Most of the journalists that remain are based in Kabul and, with travel restricted, it’s difficult to shed light on cruelties perpetrated elsewhere in Afghanistan. In its report, Reporters Without Borders found that, of the 2,756 women journalists and media workers employed in Afghanistan prior to August 2021, only 656 were still working a year later and, of these, 85 percent were in the Kabul region.
“Looking at the future Afghanistan faces, it’s more important than ever to find ways of amplifying the few voices still finding a platform for the truth,” says Faisal Al Mutar, President of Ideas Beyond Borders. “Without these brave individuals, our view of Afghanistan would be restricted, and the Taliban’s violent campaign against women would be hidden from the world.”
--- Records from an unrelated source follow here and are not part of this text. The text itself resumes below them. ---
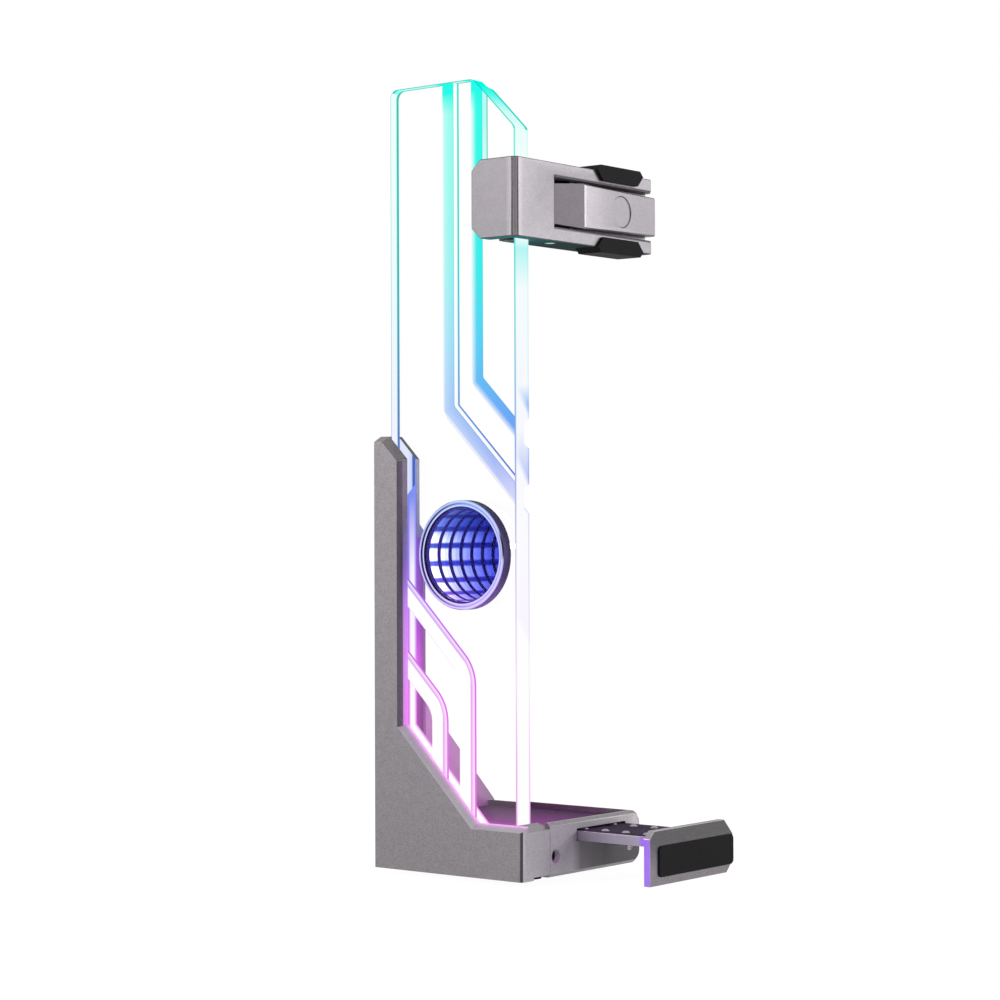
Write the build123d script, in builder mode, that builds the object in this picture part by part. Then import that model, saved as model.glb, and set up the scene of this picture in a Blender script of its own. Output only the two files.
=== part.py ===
"""Graphics card support bracket with a lit acrylic plate, a height-set arm and a slide-out foot.

Frame: the origin is the bottom centre of the bracket's bounding box as it stands, with Z up. The
arm reaches along +X and the foot slides out along -Y. The sizes below are counted from the near
outer corner of the housing, where the three construction planes meet. Millimetres.
"""
import os
from math import sqrt

from build123d import *

os.makedirs("parts", exist_ok=True)

# Fits and clearances
seat_gap = 0.1
slide_gap = 0.15
bore_gap = 0.05

# Base: housing on the left, open tray on the right
under = 1.8
base_depth = 48.0
housing_width = 11.3
tray_width = 39.0
shoulder_height = 12.1
rim_rise = 1.4
tray_height = 13.6
slant_foot = 16.2
shell_wall = 2.7
end_wall = 3.9
housing_floor = 2.2
relief_height = 0.75
relief_x = 4.7
relief_depth = 6.0
near_corner_radius = 1.3

# Column at the far end of the housing
column_height = 109.4
column_depth = 7.6
column_flat = 2.5
far_wall = 1.2
pocket_top = 97.0
cover_thickness = 1.3
channel_width = 2.5
channel_wall = 1.0
channel_top = 86.0

# Tray
tray_wall = 1.6
tray_floor = 1.2
tray_round = 3.4
gusset_inset = 0.8
tray_edge_bevel = 0.8
flange_height = 7.0
flange_thickness = 1.2
front_hole_radius = 1.65
front_hole_height = 5.2
front_hole_inset = 2.3
front_hole_spacing = 31.6
deck_height = 11.3
deck_thickness = 0.8

# Light plate
plate_thickness = 5.8
strip_space = 3.55
plate_round = 2.2
plate_top = 200.0
plate_bottom = 5.0
plate_chamfer = 13.2
groove_width = 5.3
groove_depth = 2.0
groove_draft = 22.0
upper_round = 3.0
lower_round = 8.5
upper_long_inset = 17.45
upper_long_height = 117.3
upper_short_inset = 26.85
upper_short_height = 124.2
lower_long_inset = 22.55
lower_long_height = 50.7
lower_short_inset = 13.45
lower_short_height = 41.2

# Ring module in the plate
ring_y = 19.1
ring_height = 80.4
bezel_radius = 13.75
bezel_lip = 3.1
bezel_bevel = 0.3
tube_radius = 12.9
tube_wall = 0.7
tube_recess = 0.35
lens_thickness = 0.6
lens_recess = 0.7
cavity_depth = 2.2
band_thickness = 0.45
mirror_thickness = 0.8
cap_dish_rim = 2.0
cap_dish_depth = 0.4

# Light strips
board_thickness = 0.75
board_width = 5.4
lamp_size = 3.4
lamp_height = 0.8
lamp_pitch = 11.0
diffuser_thickness = 0.5

# Arm
arm_start = -1.6
arm_end = 57.3
arm_near = 0.15
arm_depth = 13.95
arm_bottom = 159.0
arm_height = 19.7
arm_far_chamfer = 2.7
arm_corner_chamfer = 1.1
arm_edge_chamfer = 0.5
arm_near_wall = 3.0
liner_thickness = 0.75
lever_start = 15.3
lever_knee = 26.5
lever_height = 11.4
lever_end_height = 10.2
lever_knuckle_height = 9.8
lever_edge_chamfer = 0.35
lever_proud = 0.3
lever_thickness = 2.6
lever_over = 0.25
recess_gap = 0.5
recess_bevel = 0.45
recess_side = 0.55
facet_depth = 3.1
web_run = 2.2
thumb_inset = 14.6
thumb_radius = 4.2
thumb_depth = 0.3
thumb_slope = 45.0
pin_radius = 1.25
pin_length = 19.0
pin_bevel = 0.2
pin_x = 18.2
pin_y = 4.6
lobe_radius = 2.95
shoe_radius = 1.4
shoe_y = 6.7
pad_start = 31.5
pad_length = 20.0
pad_depth = 6.4
pad_thickness = 1.4
pad_proud = 0.9
pad_drop = 2.6
pad_bevel = 2.4

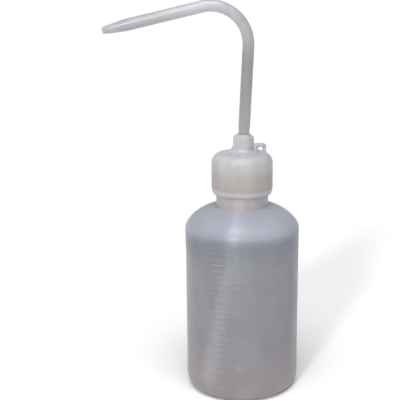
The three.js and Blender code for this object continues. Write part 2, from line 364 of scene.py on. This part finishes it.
def swept_tube(stations, outer, inner, centre_line, sides=40, flatten=None):
    """A hollow tube along centre_line(s), with the radii outer and inner at the given stations."""
    points = []
    turns = even_angles(sides)
    for radii, order in ((outer, 1), (inner, -1)):
        for s, r in list(zip(stations, radii))[::order]:
            centre, tangent = centre_line(s)
            normal = tangent.cross(Vector((0, -1, 0))).normalized()
            binormal = normal.cross(tangent)
            squeeze = 1 - (flatten(s) if flatten else 0)
            for a in turns:
                offset = normal * (r * math.cos(a) * squeeze) + binormal * (r * math.sin(a) / squeeze)
                points.append(tuple(centre + offset))
    rings = 2 * len(stations)
    faces = []
    for i in range(rings):
        faces += ring_faces(i * sides, ((i + 1) % rings) * sides, sides)
    return points, faces


# ---------------------------------------------------------------- moulded scale


def arc(centre_x, centre_y, radius_x, radius_y, start, end, steps=10):
    turns = np.radians(np.linspace(start, end, steps + 1))
    return [(centre_x + radius_x * math.cos(a), centre_y + radius_y * math.sin(a)) for a in turns]


# Pen strokes of the numerals, in a cell 1 wide and 1 high.
NUMERALS = {
    "0": [arc(0.5, 0.5, 0.5, 0.5, 0, 360, 20)],
    "1": [[(0.2, 0.8), (0.55, 1.0), (0.55, 0.0)]],
    "2": [arc(0.5, 0.72, 0.45, 0.28, 170, -35, 8) + [(0.02, 0.0), (1.0, 0.0)]],
    "5": [[(0.92, 1.0), (0.15, 1.0), (0.1, 0.56)] + arc(0.48, 0.32, 0.48, 0.32, 125, -145, 10)],
}


def mark_height(millilitres):
    return SCALE_TOP_Z - (SCALE_TOP_ML - millilitres) * MM_PER_ML


def scale_strokes():
    """Every stroke of the scale as ((x, z), (x, z)), with x measured round the body from the front."""
    per_degree = math.radians(1) * BODY_R
    strokes = []
    for millilitres in range(SCALE_STEP_ML, SCALE_TOP_ML + 1, SCALE_STEP_ML):
        z = mark_height(millilitres)
        major = millilitres % MAJOR_STEP_ML == 0
        end = MAJOR_TO if major else MINOR_TO
        strokes.append(((MARK_FROM * per_degree, z), (end * per_degree, z)))
        if not major:
            continue
        left = NUMBER_FROM * per_degree + (3 - len(str(millilitres))) * (NUMBER_WIDTH + NUMBER_GAP) / 2
        low = z - NUMBER_HEIGHT / 2 - NUMBER_DROP
        for digit in str(millilitres):
            for line in NUMERALS[digit]:
                placed = [(left + x * NUMBER_WIDTH, low + y * NUMBER_HEIGHT) for x, y in line]
                strokes += list(zip(placed[:-1], placed[1:]))
            left += NUMBER_WIDTH + NUMBER_GAP
    return strokes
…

Sabah’s male colleagues work in an office, but she and other female members of the team work from home, aware that any day they might be discovered by Taliban officials, who conduct house-to-house searches and question people in the street. But while the fear of discovery hangs over her as she works, Sabah refuses to stay silent. “If we don’t take this risk, nobody will know what’s going on,” she says.
For Sana too, the toll of telling these stories is a heavy one. Sitting with women as they unburden their struggles in hushed tones, she listens and consoles, offering what little comfort she can because these days, there’s nothing else. “If a woman is abused and has troubles at home, nobody is going to listen to her, no court will prosecute her case. The least I can do is listen, let them express their thoughts and talk about what they went through,” she says.
Many have nowhere else to turn. One woman Sana spoke with was hospitalized by her husband for querying his decision to take a third wife. His family had a relationship with the Taliban, so she stayed silent, afraid they would take revenge on her father or brothers if she uttered a word. “It brings me to a state of shock knowing that in the 21st century, this still happens,” Sana says. “There is a sense of hopelessness to see people in other countries live with rights, liberty, and freedom when in Afghanistan, women are prosecuted just for being female. It’s painful that I can’t do anything about it other than listen.”
Returning home in the evenings, she feels altered by the suffering she has seen. “I get upset, unsettled, even my relationship with my family is different when I hear these things.” But she perseveres, hoping that one day it will make a difference in bringing these stories to light. “When I leave, I tell them everything will be ok, they are empty promises, but at least it brings comfort to them,” she says. “And they are happy knowing that somewhere around the world there are people and organizations that are interested in hearing what they have to say and understanding what they are going through.”